>> Begin SUPPLIED INFORMATION
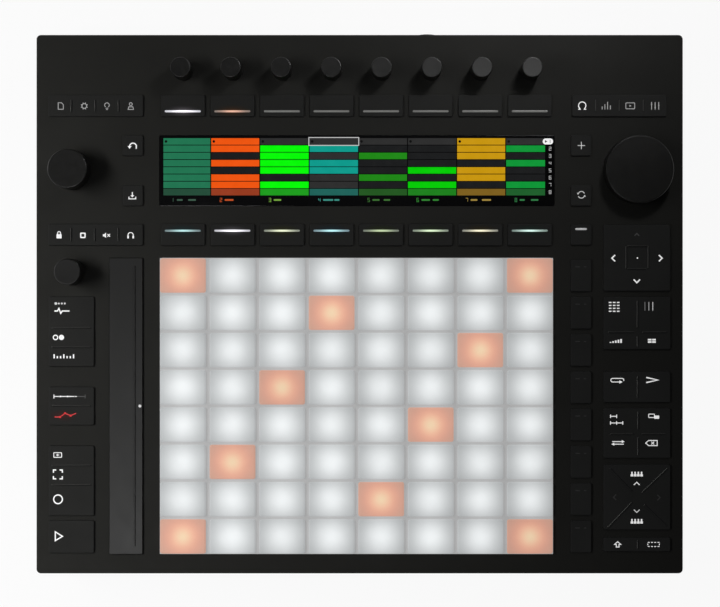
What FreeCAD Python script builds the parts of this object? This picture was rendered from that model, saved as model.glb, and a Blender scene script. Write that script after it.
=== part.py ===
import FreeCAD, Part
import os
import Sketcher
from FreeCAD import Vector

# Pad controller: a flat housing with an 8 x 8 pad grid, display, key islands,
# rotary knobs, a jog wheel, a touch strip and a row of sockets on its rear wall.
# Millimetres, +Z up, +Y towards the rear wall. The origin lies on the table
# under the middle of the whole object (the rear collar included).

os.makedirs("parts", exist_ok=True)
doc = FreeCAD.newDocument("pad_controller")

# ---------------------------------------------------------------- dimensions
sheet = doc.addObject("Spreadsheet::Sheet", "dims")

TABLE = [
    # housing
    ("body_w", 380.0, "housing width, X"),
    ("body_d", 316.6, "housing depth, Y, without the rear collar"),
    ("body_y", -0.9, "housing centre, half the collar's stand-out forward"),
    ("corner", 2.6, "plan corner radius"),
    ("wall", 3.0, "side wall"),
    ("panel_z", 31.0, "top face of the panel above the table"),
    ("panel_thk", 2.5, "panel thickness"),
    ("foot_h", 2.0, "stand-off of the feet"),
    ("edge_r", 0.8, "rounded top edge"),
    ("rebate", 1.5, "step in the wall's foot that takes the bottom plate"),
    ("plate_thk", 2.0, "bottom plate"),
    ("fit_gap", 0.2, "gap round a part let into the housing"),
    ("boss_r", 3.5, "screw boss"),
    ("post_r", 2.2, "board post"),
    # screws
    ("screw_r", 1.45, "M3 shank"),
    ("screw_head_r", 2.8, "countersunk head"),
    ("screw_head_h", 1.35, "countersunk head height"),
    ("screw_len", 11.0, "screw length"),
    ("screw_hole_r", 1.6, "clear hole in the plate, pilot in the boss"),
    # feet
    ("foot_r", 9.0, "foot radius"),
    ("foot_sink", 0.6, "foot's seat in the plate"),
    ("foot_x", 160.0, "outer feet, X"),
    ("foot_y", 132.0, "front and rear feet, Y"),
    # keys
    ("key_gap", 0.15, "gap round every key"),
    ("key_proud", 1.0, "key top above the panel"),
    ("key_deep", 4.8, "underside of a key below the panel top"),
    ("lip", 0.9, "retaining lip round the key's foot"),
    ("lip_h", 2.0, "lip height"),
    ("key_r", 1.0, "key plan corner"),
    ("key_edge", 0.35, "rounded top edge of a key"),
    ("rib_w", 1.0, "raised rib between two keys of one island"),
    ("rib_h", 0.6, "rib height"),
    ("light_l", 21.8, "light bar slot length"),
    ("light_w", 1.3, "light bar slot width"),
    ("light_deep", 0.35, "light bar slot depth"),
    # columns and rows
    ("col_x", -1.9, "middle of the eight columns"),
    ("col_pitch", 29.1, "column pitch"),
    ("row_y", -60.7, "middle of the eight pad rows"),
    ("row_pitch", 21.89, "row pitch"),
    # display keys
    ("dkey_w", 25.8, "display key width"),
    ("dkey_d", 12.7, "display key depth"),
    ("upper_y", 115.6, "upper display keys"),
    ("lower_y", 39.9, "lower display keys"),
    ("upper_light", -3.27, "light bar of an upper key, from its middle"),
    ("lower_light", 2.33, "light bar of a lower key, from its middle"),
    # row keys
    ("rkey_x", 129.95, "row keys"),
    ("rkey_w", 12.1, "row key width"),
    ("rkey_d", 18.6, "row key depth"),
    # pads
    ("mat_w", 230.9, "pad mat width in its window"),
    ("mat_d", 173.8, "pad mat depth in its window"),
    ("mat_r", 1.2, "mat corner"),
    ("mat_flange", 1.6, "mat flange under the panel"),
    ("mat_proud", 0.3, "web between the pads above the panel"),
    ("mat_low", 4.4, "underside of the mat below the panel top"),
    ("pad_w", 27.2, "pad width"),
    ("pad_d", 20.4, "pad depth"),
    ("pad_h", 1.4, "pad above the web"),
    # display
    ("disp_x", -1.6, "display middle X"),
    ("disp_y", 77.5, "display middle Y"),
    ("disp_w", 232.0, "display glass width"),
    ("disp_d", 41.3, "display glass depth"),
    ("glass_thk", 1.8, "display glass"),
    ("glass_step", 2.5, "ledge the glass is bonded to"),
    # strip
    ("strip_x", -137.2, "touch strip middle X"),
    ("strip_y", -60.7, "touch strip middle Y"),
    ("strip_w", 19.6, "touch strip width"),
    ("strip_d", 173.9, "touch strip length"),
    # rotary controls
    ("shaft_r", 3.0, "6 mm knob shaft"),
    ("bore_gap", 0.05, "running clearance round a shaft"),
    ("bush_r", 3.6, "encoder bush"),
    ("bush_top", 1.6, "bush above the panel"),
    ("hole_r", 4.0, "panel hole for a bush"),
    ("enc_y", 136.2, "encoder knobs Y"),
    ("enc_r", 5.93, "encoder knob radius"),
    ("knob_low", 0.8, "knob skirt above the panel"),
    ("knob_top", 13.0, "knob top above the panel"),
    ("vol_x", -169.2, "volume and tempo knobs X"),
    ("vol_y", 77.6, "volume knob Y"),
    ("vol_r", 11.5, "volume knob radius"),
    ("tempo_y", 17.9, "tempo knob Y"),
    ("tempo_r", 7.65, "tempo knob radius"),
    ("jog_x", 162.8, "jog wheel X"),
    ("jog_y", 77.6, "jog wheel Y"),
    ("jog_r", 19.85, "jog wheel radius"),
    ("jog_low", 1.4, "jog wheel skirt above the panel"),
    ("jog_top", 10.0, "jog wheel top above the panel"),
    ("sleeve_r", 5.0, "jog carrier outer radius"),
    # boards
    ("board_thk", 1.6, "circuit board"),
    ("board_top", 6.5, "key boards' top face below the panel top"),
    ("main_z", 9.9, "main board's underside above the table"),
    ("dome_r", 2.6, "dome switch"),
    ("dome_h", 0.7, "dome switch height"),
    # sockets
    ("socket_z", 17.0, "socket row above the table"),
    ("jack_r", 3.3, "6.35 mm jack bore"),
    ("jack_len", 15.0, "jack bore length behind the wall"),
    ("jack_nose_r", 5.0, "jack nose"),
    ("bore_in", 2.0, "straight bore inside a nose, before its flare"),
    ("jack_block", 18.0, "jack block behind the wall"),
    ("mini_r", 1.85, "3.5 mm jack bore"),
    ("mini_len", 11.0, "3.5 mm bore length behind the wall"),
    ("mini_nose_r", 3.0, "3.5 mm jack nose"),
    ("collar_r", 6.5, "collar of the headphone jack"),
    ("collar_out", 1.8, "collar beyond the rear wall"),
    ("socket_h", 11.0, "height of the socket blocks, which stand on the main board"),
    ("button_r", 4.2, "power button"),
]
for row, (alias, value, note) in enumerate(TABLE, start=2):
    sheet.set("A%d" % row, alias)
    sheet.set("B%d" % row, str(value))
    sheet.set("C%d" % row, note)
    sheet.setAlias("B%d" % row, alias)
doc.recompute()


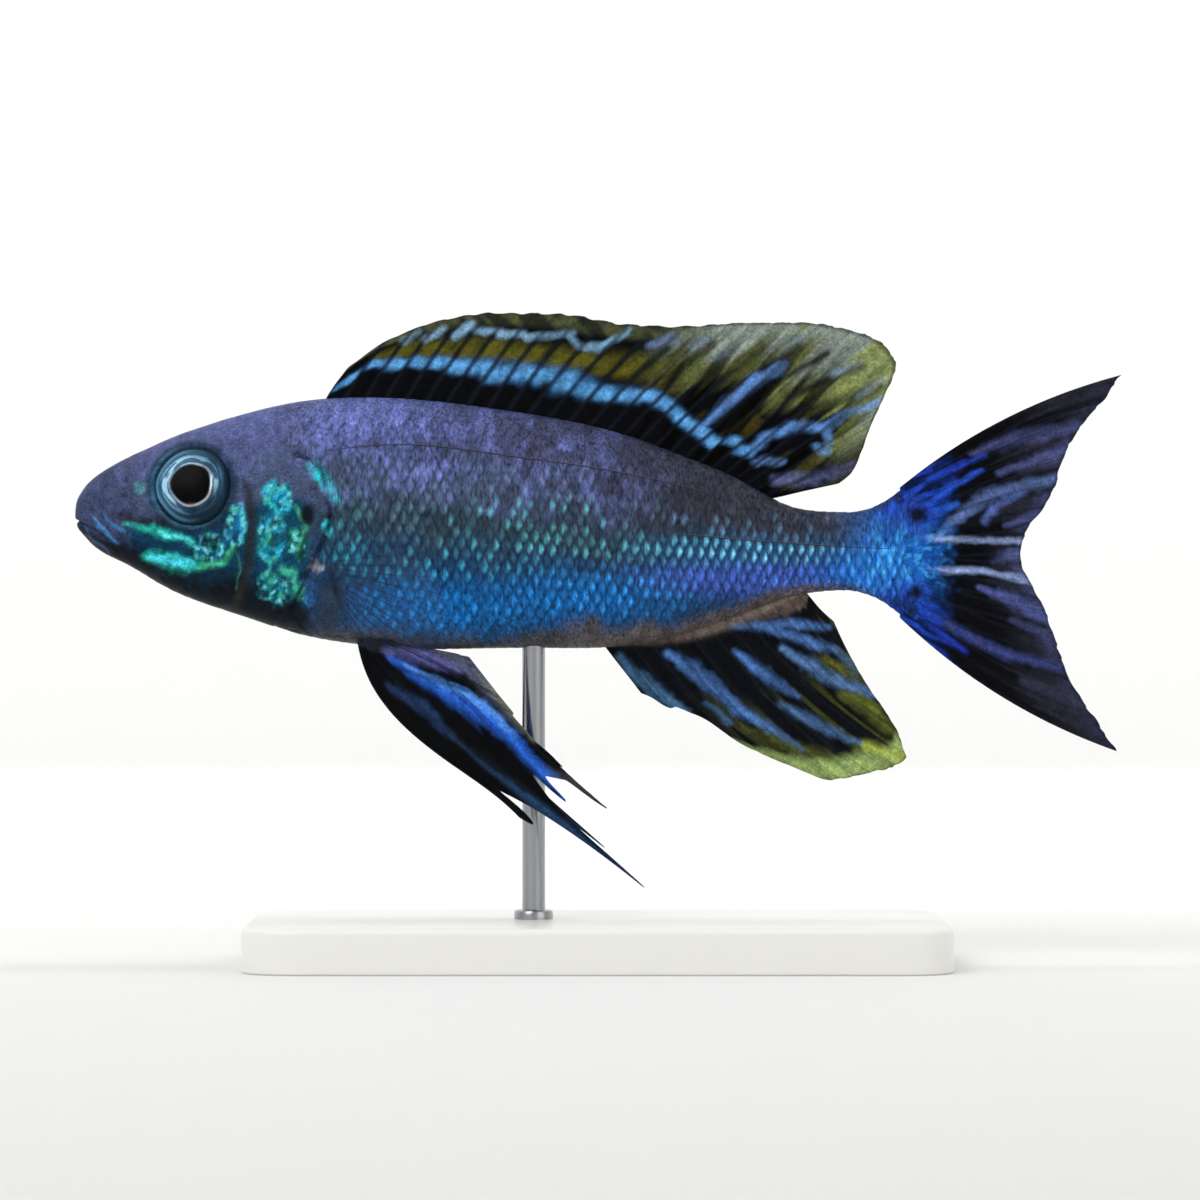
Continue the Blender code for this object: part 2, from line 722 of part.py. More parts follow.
>> End SUPPLIED INFORMATION
*SHORT EXERCISE*: Reproduce the whole listing word for word.

*REPLY TO THE EXERCISE*:
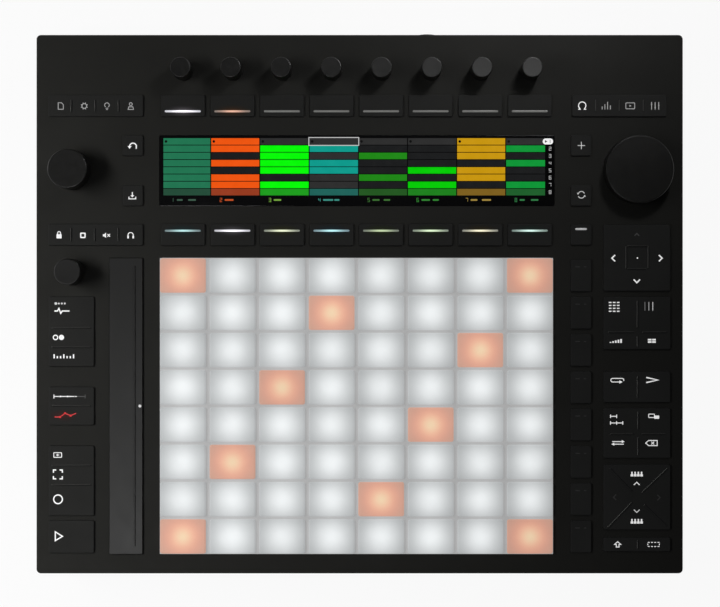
What FreeCAD Python script builds the parts of this object? This picture was rendered from that model, saved as model.glb, and a Blender scene script. Write that script after it.
=== part.py ===
import FreeCAD, Part
import os
import Sketcher
from FreeCAD import Vector

# Pad controller: a flat housing with an 8 x 8 pad grid, display, key islands,
# rotary knobs, a jog wheel, a touch strip and a row of sockets on its rear wall.
# Millimetres, +Z up, +Y towards the rear wall. The origin lies on the table
# under the middle of the whole object (the rear collar included).

os.makedirs("parts", exist_ok=True)
doc = FreeCAD.newDocument("pad_controller")

# ---------------------------------------------------------------- dimensions
sheet = doc.addObject("Spreadsheet::Sheet", "dims")

TABLE = [
    # housing
    ("body_w", 380.0, "housing width, X"),
    ("body_d", 316.6, "housing depth, Y, without the rear collar"),
    ("body_y", -0.9, "housing centre, half the collar's stand-out forward"),
    ("corner", 2.6, "plan corner radius"),
    ("wall", 3.0, "side wall"),
    ("panel_z", 31.0, "top face of the panel above the table"),
    ("panel_thk", 2.5, "panel thickness"),
    ("foot_h", 2.0, "stand-off of the feet"),
    ("edge_r", 0.8, "rounded top edge"),
    ("rebate", 1.5, "step in the wall's foot that takes the bottom plate"),
    ("plate_thk", 2.0, "bottom plate"),
    ("fit_gap", 0.2, "gap round a part let into the housing"),
    ("boss_r", 3.5, "screw boss"),
    ("post_r", 2.2, "board post"),
    # screws
    ("screw_r", 1.45, "M3 shank"),
    ("screw_head_r", 2.8, "countersunk head"),
    ("screw_head_h", 1.35, "countersunk head height"),
    ("screw_len", 11.0, "screw length"),
    ("screw_hole_r", 1.6, "clear hole in the plate, pilot in the boss"),
    # feet
    ("foot_r", 9.0, "foot radius"),
    ("foot_sink", 0.6, "foot's seat in the plate"),
    ("foot_x", 160.0, "outer feet, X"),
    ("foot_y", 132.0, "front and rear feet, Y"),
    # keys
    ("key_gap", 0.15, "gap round every key"),
    ("key_proud", 1.0, "key top above the panel"),
    ("key_deep", 4.8, "underside of a key below the panel top"),
    ("lip", 0.9, "retaining lip round the key's foot"),
    ("lip_h", 2.0, "lip height"),
    ("key_r", 1.0, "key plan corner"),
    ("key_edge", 0.35, "rounded top edge of a key"),
    ("rib_w", 1.0, "raised rib between two keys of one island"),
    ("rib_h", 0.6, "rib height"),
    ("light_l", 21.8, "light bar slot length"),
    ("light_w", 1.3, "light bar slot width"),
    ("light_deep", 0.35, "light bar slot depth"),
    # columns and rows
    ("col_x", -1.9, "middle of the eight columns"),
    ("col_pitch", 29.1, "column pitch"),
    ("row_y", -60.7, "middle of the eight pad rows"),
    ("row_pitch", 21.89, "row pitch"),
    # display keys
    ("dkey_w", 25.8, "display key width"),
    ("dkey_d", 12.7, "display key depth"),
    ("upper_y", 115.6, "upper display keys"),
    ("lower_y", 39.9, "lower display keys"),
    ("upper_light", -3.27, "light bar of an upper key, from its middle"),
    ("lower_light", 2.33, "light bar of a lower key, from its middle"),
    # row keys
    ("rkey_x", 129.95, "row keys"),
    ("rkey_w", 12.1, "row key width"),
    ("rkey_d", 18.6, "row key depth"),
    # pads
    ("mat_w", 230.9, "pad mat width in its window"),
    ("mat_d", 173.8, "pad mat depth in its window"),
    ("mat_r", 1.2, "mat corner"),
    ("mat_flange", 1.6, "mat flange under the panel"),
    ("mat_proud", 0.3, "web between the pads above the panel"),
    ("mat_low", 4.4, "underside of the mat below the panel top"),
    ("pad_w", 27.2, "pad width"),
    ("pad_d", 20.4, "pad depth"),
    ("pad_h", 1.4, "pad above the web"),
    # display
    ("disp_x", -1.6, "display middle X"),
    ("disp_y", 77.5, "display middle Y"),
    ("disp_w", 232.0, "display glass width"),
    ("disp_d", 41.3, "display glass depth"),
    ("glass_thk", 1.8, "display glass"),
    ("glass_step", 2.5, "ledge the glass is bonded to"),
    # strip
    ("strip_x", -137.2, "touch strip middle X"),
    ("strip_y", -60.7, "touch strip middle Y"),
    ("strip_w", 19.6, "touch strip width"),
    ("strip_d", 173.9, "touch strip length"),
    # rotary controls
    ("shaft_r", 3.0, "6 mm knob shaft"),
    ("bore_gap", 0.05, "running clearance round a shaft"),
    ("bush_r", 3.6, "encoder bush"),
    ("bush_top", 1.6, "bush above the panel"),
    ("hole_r", 4.0, "panel hole for a bush"),
    ("enc_y", 136.2, "encoder knobs Y"),
    ("enc_r", 5.93, "encoder knob radius"),
    ("knob_low", 0.8, "knob skirt above the panel"),
    ("knob_top", 13.0, "knob top above the panel"),
    ("vol_x", -169.2, "volume and tempo knobs X"),
    ("vol_y", 77.6, "volume knob Y"),
    ("vol_r", 11.5, "volume knob radius"),
    ("tempo_y", 17.9, "tempo knob Y"),
    ("tempo_r", 7.65, "tempo knob radius"),
    ("jog_x", 162.8, "jog wheel X"),
    ("jog_y", 77.6, "jog wheel Y"),
    ("jog_r", 19.85, "jog wheel radius"),
    ("jog_low", 1.4, "jog wheel skirt above the panel"),
    ("jog_top", 10.0, "jog wheel top above the panel"),
    ("sleeve_r", 5.0, "jog carrier outer radius"),
    # boards
    ("board_thk", 1.6, "circuit board"),
    ("board_top", 6.5, "key boards' top face below the panel top"),
    ("main_z", 9.9, "main board's underside above the table"),
    ("dome_r", 2.6, "dome switch"),
    ("dome_h", 0.7, "dome switch height"),
    # sockets
    ("socket_z", 17.0, "socket row above the table"),
    ("jack_r", 3.3, "6.35 mm jack bore"),
    ("jack_len", 15.0, "jack bore length behind the wall"),
    ("jack_nose_r", 5.0, "jack nose"),
    ("bore_in", 2.0, "straight bore inside a nose, before its flare"),
    ("jack_block", 18.0, "jack block behind the wall"),
    ("mini_r", 1.85, "3.5 mm jack bore"),
    ("mini_len", 11.0, "3.5 mm bore length behind the wall"),
    ("mini_nose_r", 3.0, "3.5 mm jack nose"),
    ("collar_r", 6.5, "collar of the headphone jack"),
    ("collar_out", 1.8, "collar beyond the rear wall"),
    ("socket_h", 11.0, "height of the socket blocks, which stand on the main board"),
    ("button_r", 4.2, "power button"),
]
for row, (alias, value, note) in enumerate(TABLE, start=2):
    sheet.set("A%d" % row, alias)
    sheet.set("B%d" % row, str(value))
    sheet.set("C%d" % row, note)
    sheet.setAlias("B%d" % row, alias)
doc.recompute()


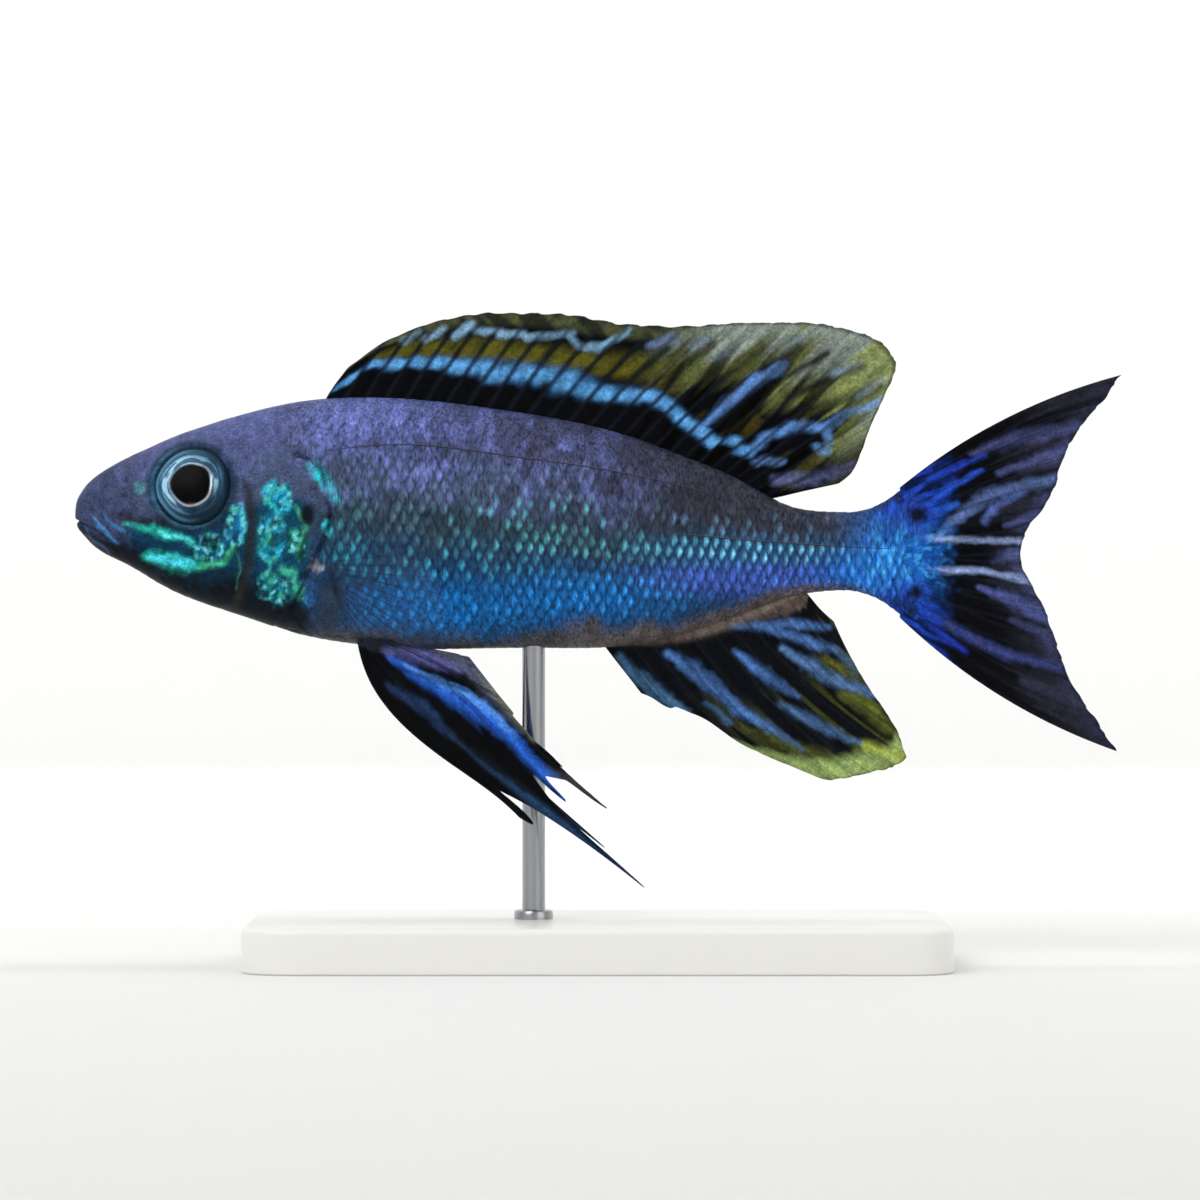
Continue the Blender code for this object: part 2, from line 722 of part.py. More parts follow.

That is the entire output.